Let’s face it: Watergate is fading before our eyes. Richard Nixon is nearly 20 years gone. Mark Felt, the FBI official who outed himself as “Deep Throat” in 2005, died four-plus years ago. And while The Post legends and ex-White House staffers (the film also talks to Hugh Sloan, Bud Krogh and Alexander Butterfield) come across as a relatively hale bunch in this film, it is the younger interview subjects who do the most to revivify the entire saga as both a political and cultural watershed.

Thus Jon Stewart of “The Daily Show” shares a bit of the ubiquitous and jowly impression of Richard Nixon he used to do as a boy. (Any child during the Watergate years remembers how you could get adults to laugh and pay attention to you with a well-timed slouch and “I am not a crook.”)

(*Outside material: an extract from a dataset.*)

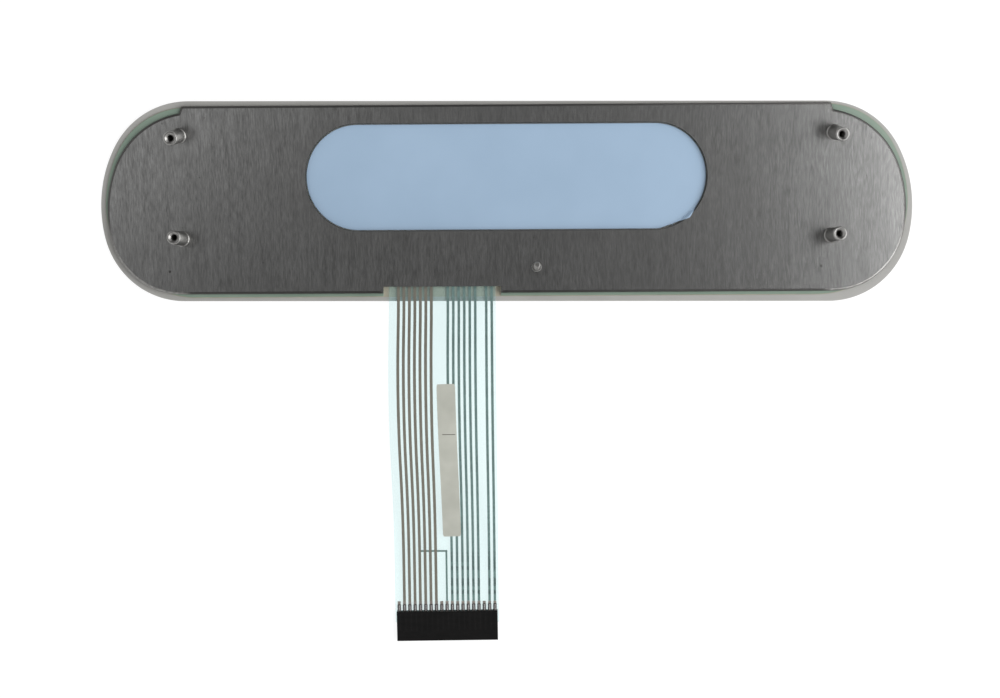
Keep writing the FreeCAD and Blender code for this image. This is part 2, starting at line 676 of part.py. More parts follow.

It’s smart of Redford and company to acknowledge all this. But their “All the President’s Men Revisited” is no Watergate for Dummies, either; it is as concerned with the historical ramifications as it is with the imprint on popular lore and culture. Those who lived through it will find what they’re looking for, whether it’s a renewed sense of apoplexy or just bemusement. Those who came along afterward won’t feel as if they’re being treated like a kid.

Through his narration, Redford, who portrayed Woodward in Alan J. Pakula’s still-popular 1976 movie, makes clear he’s working out a couple of things: What is Watergate’s resonance? What do we – as a culture – remember most? What’s different about the world now when compared to the world of 1972? He’s as interested in talking to Sloan and Dean as he is in talking to (co-star) Dustin Hoffman, who played Bernstein.

Ben Stein, who is glimpsed as a young man amongdoleful White House staffers listening to Nixon’s farewell speech in the East Room, reflects on it: “It’s really sad. I don’t think any president has been more persecuted than Nixon. I think he was a saint.”

Then Stein breaks into tears, which comes off as ridiculous or moving, depending on the viewer. This is the first project I’ve seen that seems to understand that when it comes to Watergate, there is something that remains deeply personal, and not just for the people who experienced it. We live – and even thrive – in the crater it left behind.